The Open ROADM (Reconfigurable Optical Add/Drop Multiplexer) initiative aims to standardize interfaces between DWDM components, fostering interoperability between equipment from different vendors. This trend toward disaggregation allows network operators to select best-of-breed components rather than being locked into proprietary end-to-end solutions.

Space Division Multiplexing

As DWDM approaches fundamental spectral efficiency limits, researchers are exploring Space Division Multiplexing (SDM) as the next frontier. SDM techniques, including multi-core fibers and few-mode fibers, could potentially multiply capacity by an order of magnitude beyond current DWDM capabilities.

Conclusion

Dense Wavelength Division Multiplexing has fundamentally transformed optical networking, enabling the exponential growth of internet services and digital communications. By multiplexing dozens or even hundreds of wavelengths onto a single fiber, DWDM technology has effectively multiplied available bandwidth while leveraging existing fiber infrastructure.

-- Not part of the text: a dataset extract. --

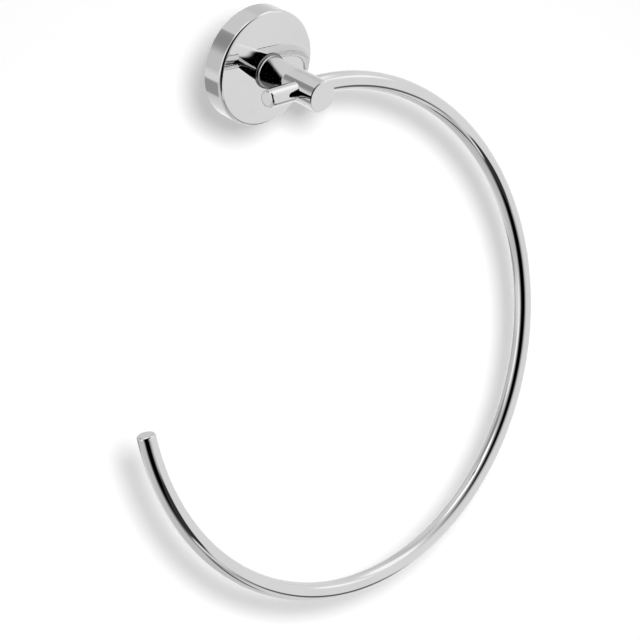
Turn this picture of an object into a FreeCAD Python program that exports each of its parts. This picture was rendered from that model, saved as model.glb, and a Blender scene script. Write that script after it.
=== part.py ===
"""Towel ring: a round wall rosette, a short round post and an open ring bent from one rod.

Millimetres. The wall is the plane Y = 0, the ring stands off it towards -Y, +X is to the right as the
ring is looked at from the room, and +Z is up. The origin is on the rosette's axis, at the wall.
"""
import FreeCAD, Part
import math
import os

# Rosette: a shallow cup, open towards the wall, with a crowned face and a flat seat for the post
rosette_d = 51.0
rosette_depth = 9.8
rosette_crown = 2.2
rosette_face_t = 1.8
rosette_skirt_t = 2.2
rosette_edge_round = 1.5
seat_margin = 0.2

# Post: a turned bar with a hollowed foot, a flatted spigot behind and a cross bore for the ring
post_d = 13.4
post_nose = 11.0
post_end_chamfer = 0.35
post_foot_round = 1.2
post_foot_edge = 0.2
spigot_shoulder = 2.2
spigot_flat_depth = 0.8
spigot_short = 0.3
post_thread_d = 5.0

# Ring: one rod, straight through the post and then bent round most of a circle
rod_d = 8.0
ring_inner_d = 213.5
ring_sweep_deg = 267.0
ring_lean_deg = 17.0
ring_standoff = 34.0
stub_reach = 21.0
bend_inset = 2.0
rod_end_chamfer = 0.45

# Wall bracket: a disc with a raised rim, and a groove round the rim for the rosette's set screw
bracket_gap = 0.8
bracket_floor_t = 2.0
bracket_rim_t = 4.0
bracket_rim_gap = 2.4
bracket_hole_d = 12.0
groove_from_wall = 3.2
groove_depth = 1.1
slot_spacing = 26.0
slot_width = 4.6
slot_length = 8.0

# Fasteners, with plain shanks in place of their threads
washer_lap = 2.5
washer_t = 1.2
washer_hole_gap = 0.25
screw_head_d = 8.5
screw_head_h = 2.6
screw_head_chamfer = 0.4
screw_engagement = 10.0
screw_socket_af = 3.0
screw_socket_depth = 1.6
ring_set_length = 6.0
ring_set_point_d = 3.0
ring_set_socket_af = 2.5
ring_set_socket_depth = 2.2
rosette_set_d = 4.0
rosette_set_point_d = 1.2
rosette_set_sunk = 0.3
rosette_set_socket_af = 2.0
rosette_set_socket_depth = 1.6

# Clearances, each on the radius or across one gap
spigot_gap = 0.05
bore_gap = 0.05
thread_gap = 0.03
set_point_gap = 0.05

# How far a cutter reaches past the faces that it opens, and how near two places count as the same
past = 1.0
same_place = 0.01

# Sizes that follow from the ones above
rosette_r = rosette_d / 2
crown_r = (rosette_r ** 2 + rosette_crown ** 2) / (2 * rosette_crown)
crown_centre = rosette_depth + rosette_crown - crown_r
post_r = post_d / 2
post_foot_r = post_r + post_foot_round
post_seat_r = post_foot_r + seat_margin
post_reach = ring_standoff + post_nose
spigot_r = post_r - spigot_shoulder
spigot_across_flats = 2 * (spigot_r - spigot_flat_depth)
washer_r = spigot_r + washer_lap
rod_r = rod_d / 2
ring_mean_r = ring_inner_d / 2 + rod_r
bend_start = post_r - bend_inset
rosette_inner_r = rosette_r - rosette_skirt_t
rosette_inside = rosette_depth - rosette_face_t
spigot_end = rosette_inside + spigot_short
bracket_r = rosette_inner_r - bracket_gap
bracket_depth = rosette_inside - bracket_rim_gap
groove_r = bracket_r - groove_depth
rod_back = ring_standoff - rod_r

AXIS_X = FreeCAD.Vector(1, 0, 0)
AXIS_Y = FreeCAD.Vector(0, 1, 0)
AXIS_Z = FreeCAD.Vector(0, 0, 1)
ORIGIN = FreeCAD.Vector(0, 0, 0)
FULL_TURN = 360.0
HEXAGON_SIDES = 6


def at(x=0.0, from_wall=0.0, z=0.0):
    """A point given by its distance out from the wall."""
    return FreeCAD.Vector(x, -from_wall, z)


def turned(outline, bows=None):
    """A solid turned about the rosette's axis from (radius, distance from wall) corners.

    The sides between corners are straight. A side in bows, under the number of its first corner,
    is an arc through the point that is given there.
    """
    corners = [at(radius, from_wall) for radius, from_wall in outline]
    sides = []
    for number, corner in enumerate(corners):
        following = corners[(number + 1) % len(corners)]
        if bows and number in bows:
            sides.append(Part.Arc(corner, at(*bows[number]), following).toShape())
        else:
            sides.append(Part.makeLine(corner, following))
    return Part.Face(Part.Wire(sides)).revolve(ORIGIN, AXIS_Y, FULL_TURN)


def face_from_wall(radius):
    """How far the rosette's crowned face stands from the wall at this distance from its axis."""
    return crown_centre + math.sqrt(crown_r ** 2 - radius ** 2)


post_seat = face_from_wall(post_seat_r)


def bar(radius, start_from_wall, end_from_wall):
    """A round bar on the rosette's axis, between two distances from the wall."""
    return Part.makeCylinder(radius, end_from_wall - start_from_wall, at(0, start_from_wall), -AXIS_Y)


def hexagon(across_flats, depth, mouth, inward):
    """A hexagonal socket cutter that goes in from its mouth."""
    corner = FreeCAD.Vector(-across_flats / 2, -across_flats, 0)
    slab = Part.makeBox(across_flats, 2 * across_flats, depth, corner)
    socket = slab
    for side in range(1, HEXAGON_SIDES // 2):
        next_slab = slab.copy()
        next_slab.rotate(ORIGIN, AXIS_Z, side * FULL_TURN / HEXAGON_SIDES)
        socket = socket.common(next_slab)
    socket.Placement = FreeCAD.Placement(mouth, FreeCAD.Rotation(AXIS_Z, inward))
    return socket


def circles(shape, centre, radius):
    """The round edges of a shape with this centre and radius."""
    found = []
    for edge in shape.Edges:
        curve = edge.Curve
        if isinstance(curve, Part.Circle) and abs(curve.Radius - radius) < same_place:
            if curve.Center.distanceToPoint(centre) < same_place:
                found.append(edge)
    return found


def flatted_bar(radius, across_flats, start_from_wall, end_from_wall):
    """A round bar with two flats, above and below, on the rosette's axis."""
    length = end_from_wall - start_from_wall
    corner = at(-radius, end_from_wall, -across_flats / 2)
    flats = Part.makeBox(2 * radius, length, across_flats, corner)
    return bar(radius, start_from_wall, end_from_wall).common(flats)


def set_screw(diameter, point_d, length, socket, tip, outward):
    """A headless screw with a 45 degree cone down to a small flat point, and a hexagon socket behind."""
    cone_length = (diameter - point_d) / 2
    cone = Part.makeCone(point_d / 2, diameter / 2, cone_length, ORIGIN, AXIS_Z)
    shank = Part.makeCylinder(diameter / 2, length - cone_length, AXIS_Z * cone_length, AXIS_Z)
    socket_af, socket_depth = socket
    screw = cone.fuse(shank).cut(hexagon(socket_af, socket_depth, AXIS_Z * length, -AXIS_Z))
    screw.Placement = FreeCAD.Placement(tip, FreeCAD.Rotation(AXIS_Z, outward))
    return screw


def make_rosette():
    """A turned cup with a rounded edge, crowned by a ball and flat where the post seats."""
    round_r = rosette_r - rosette_edge_round
    round_rise = math.sqrt((crown_r - rosette_edge_round) ** 2 - round_r ** 2)
    round_from_wall = crown_centre + round_rise
    round_start = math.atan2(round_r, round_rise)
    round_middle = (round_start + math.pi / 2) / 2
    crown_edge_r = crown_r * math.sin(round_start)
    blank_front = rosette_depth + rosette_crown + past
    outline = [
        (0, blank_front),
        (crown_edge_r, blank_front),
        (crown_edge_r, face_from_wall(crown_edge_r)),
        (rosette_r, round_from_wall),
        (rosette_r, 0),
        (rosette_inner_r, 0),
        (rosette_inner_r, rosette_inside),
        (0, rosette_inside),
    ]
    bow_r = round_r + rosette_edge_round * math.sin(round_middle)
    bow_from_wall = round_from_wall + rosette_edge_round * math.cos(round_middle)
    ball = Part.makeSphere(crown_r, at(0, crown_centre))
    cup = turned(outline, {2: (bow_r, bow_from_wall)}).common(ball)
    seat = bar(post_seat_r, post_seat, blank_front)
    hole_r = spigot_r + spigot_gap
    hole_across_flats = spigot_across_flats + 2 * spigot_gap
    hole = flatted_bar(hole_r, hole_across_flats, rosette_inside - past, post_seat + past)
    thread_r = rosette_set_d / 2 + thread_gap
    thread_start = at(0, groove_from_wall, past - rosette_inner_r)
    thread = Part.makeCylinder(thread_r, rosette_skirt_t + 2 * past, thread_start, -AXIS_Z)
    return cup.cut(seat).cut(hole).cut(thread)


def make_wall_bracket():
    rim_inner_r = bracket_r - bracket_rim_t
    outline = [
        (bracket_hole_d / 2, 0),
        (bracket_r, 0),
        (bracket_r, groove_from_wall - groove_depth),
        (groove_r, groove_from_wall),
        (bracket_r, groove_from_wall + groove_depth),
        (bracket_r, bracket_depth),
        (rim_inner_r, bracket_depth),
        (rim_inner_r, bracket_floor_t),
        (bracket_hole_d / 2, bracket_floor_t),
    ]
    bracket = turned(outline)
    for side in (-1, 1):
        bracket = bracket.cut(slot_cutter(side * slot_spacing / 2))
    return bracket


def slot_cutter(centre_x):
    """A slot through the bracket's floor, long along X."""
    radius = slot_width / 2
    half_run = slot_length / 2 - radius
    height = bracket_floor_t + 2 * past
    ends = [
        Part.makeCylinder(radius, height, at(centre_x + end * half_run, -past), -AXIS_Y)
        for end in (-1, 1)
    ]
    corner = at(centre_x - half_run, bracket_floor_t + past, -radius)
    middle = Part.makeBox(2 * half_run, height, slot_width, corner)
    return middle.fuse(ends).removeSplitter()


def make_post():
    """Its foot spreads in a hollow curve to a thin edge that lies flat on the rosette's seat."""
    foot_top = post_seat + post_foot_edge
    outline = [
        (0, post_seat),
        (post_foot_r, post_seat),
        (post_foot_r, foot_top),
        (post_r, foot_top + post_foot_round),
        (post_r, post_reach),
        (0, post_reach),
    ]
    bow_depth = post_foot_round * (1 - math.sqrt(0.5))
    body = turned(outline, {2: (post_r + bow_depth, foot_top + bow_depth)})
    body = body.makeChamfer(post_end_chamfer, circles(body, at(0, post_reach), post_r))
    spigot = flatted_bar(spigot_r, spigot_across_flats, spigot_end, post_seat)
    bore_start = at(-post_r - past, ring_standoff)
    bore = Part.makeCylinder(rod_r + bore_gap, post_d + 2 * past, bore_start, AXIS_X)
    thread = bar(post_thread_d / 2 + thread_gap, spigot_end - past, ring_standoff)
    return body.fuse(spigot).cut(bore).cut(thread)


def rod_tip(centre, outward):
    """The chamfered last slice of the rod, from its full section to its end face."""
    return Part.makeCone(rod_r, rod_r - rod_end_chamfer, rod_end_chamfer, centre, outward)


def make_ring():
    """A rod straight through the post, then bent round a centre straight below its start, then leant."""
    stub_end = at(rod_end_chamfer - stub_reach)
    bend_from = at(bend_start)
    bend_centre = at(bend_start, 0, -ring_mean_r)
    turn = FreeCAD.Rotation(AXIS_Y, ring_sweep_deg)
    free_end = turn.multVec(bend_from.sub(bend_centre)).add(bend_centre)
    straight = Part.makeCylinder(rod_r, bend_start - stub_end.x, stub_end, AXIS_X)
    section = Part.Face(Part.Wire(Part.makeCircle(rod_r, bend_from, AXIS_X)))
    bend = section.revolve(bend_centre, AXIS_Y, ring_sweep_deg)
    tips = [rod_tip(stub_end, -AXIS_X), rod_tip(free_end, turn.multVec(AXIS_X))]
    ring = straight.fuse([bend] + tips)
    ring.rotate(ORIGIN, AXIS_X, -ring_lean_deg)
    ring.translate(at(0, ring_standoff))
    return ring


def make_post_washer():
    hole_r = post_thread_d / 2 + washer_hole_gap
    washer_front = rosette_inside
    washer_back = washer_front - washer_t
    outline = [
        (hole_r, washer_back),
        (washer_r, washer_back),
        (washer_r, washer_front),
        (hole_r, washer_front),
    ]
    return turned(outline)


def make_post_screw():
    head_front = rosette_inside - washer_t
    head_back = head_front - screw_head_h
    head = bar(screw_head_d / 2, head_back, head_front)
    head = head.makeChamfer(screw_head_chamfer, circles(head, at(0, head_back), screw_head_d / 2))
    shank = bar(post_thread_d / 2, head_front, spigot_end + screw_engagement)
    socket = hexagon(screw_socket_af, screw_socket_depth, at(0, head_back), -AXIS_Y)
    return head.fuse(shank).cut(socket)


def make_ring_set_screw():
    """It lies in the post's tapped hole, behind the rod that it presses on."""
    socket = (ring_set_socket_af, ring_set_socket_depth)
    tip = at(0, rod_back - set_point_gap)
    return set_screw(post_thread_d, ring_set_point_d, ring_set_length, socket, tip, AXIS_Y)


def make_rosette_set_screw():
    """It stands in the underside of the rosette, with its cone in the bracket's groove."""
    socket = (rosette_set_socket_af, rosette_set_socket_depth)
    tip_r = groove_r + rosette_set_point_d / 2 + set_point_gap
    length = rosette_r - rosette_set_sunk - tip_r
    tip = at(0, groove_from_wall, -tip_r)
    return set_screw(rosette_set_d, rosette_set_point_d, length, socket, tip, -AXIS_Z)


PIECES = {
    "rosette": make_rosette,
    "wall_bracket": make_wall_bracket,
    "post": make_post,
    "ring": make_ring,
    "post_washer": make_post_washer,
    "post_screw": make_post_screw,
    "ring_set_screw": make_ring_set_screw,
    "rosette_set_screw": make_rosette_set_screw,
}


def main():
    os.makedirs("parts", exist_ok=True)
    for name, make in PIECES.items():
        shape = make()
        shape.exportStep(os.path.join("parts", name + ".step"))
        print(name, "solids", len(shape.Solids), "valid", shape.isValid(), "volume", round(shape.Volume, 1))


main()
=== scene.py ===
import math
from collections import namedtuple

import bmesh
import bpy
from mathutils import Matrix, Vector


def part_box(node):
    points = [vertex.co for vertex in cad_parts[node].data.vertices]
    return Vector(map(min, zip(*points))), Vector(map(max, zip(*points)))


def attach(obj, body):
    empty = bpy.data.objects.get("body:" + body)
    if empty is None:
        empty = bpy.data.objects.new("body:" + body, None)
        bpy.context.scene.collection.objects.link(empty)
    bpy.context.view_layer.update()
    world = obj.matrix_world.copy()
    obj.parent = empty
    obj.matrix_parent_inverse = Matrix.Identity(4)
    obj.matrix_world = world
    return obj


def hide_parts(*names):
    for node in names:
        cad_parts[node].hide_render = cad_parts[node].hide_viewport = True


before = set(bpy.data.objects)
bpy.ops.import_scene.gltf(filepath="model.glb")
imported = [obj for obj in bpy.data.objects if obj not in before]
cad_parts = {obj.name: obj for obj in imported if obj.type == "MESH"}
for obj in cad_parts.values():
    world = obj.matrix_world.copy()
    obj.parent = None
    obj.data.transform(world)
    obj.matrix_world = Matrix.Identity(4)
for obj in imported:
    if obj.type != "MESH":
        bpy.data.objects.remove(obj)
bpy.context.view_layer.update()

# Looks of a chromed towel ring: a bent rod through a short post on a round wall rosette.
# Metres. The wall is the plane Y = 0, the room is towards -Y, and +Z is up.

bl_info = {
    "name": "Towel ring",
    "version": (1, 0, 0),
    "blender": (4, 5, 0),
    "location": "View3D > Sidebar > Towel ring",
    "description": "Builds the finish of a chromed towel ring around its packed model",
    "category": "Object",
}

RING_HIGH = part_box("ring")[1]
BODY = "root"
FULL_TURN = 2 * math.pi
QUARTER_TURN = math.pi / 2
WHITE = (1.0, 1.0, 1.0, 1.0)
DISC_CORNERS = 96
NEAR_CLIP = 0.01
FAR_CLIP = 20.0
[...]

As global data traffic continues to grow at a remarkable pace, DWDM will remain a cornerstone technology for telecommunications networks. Ongoing advances in coherent optical technologies, integration with software-defined networking, and potential combinations with emerging multiplexing techniques promise to extend the capacity and flexibility of DWDM systems even further.

For network planners and telecommunications professionals, understanding the capabilities, limitations, and evolution of DWDM technology is essential for making informed decisions about network architecture and infrastructure investments. As we move toward an increasingly connected world with ever-growing bandwidth demands, DWDM will continue to play a pivotal role in enabling the high-capacity, high-speed networks that underpin our digital society.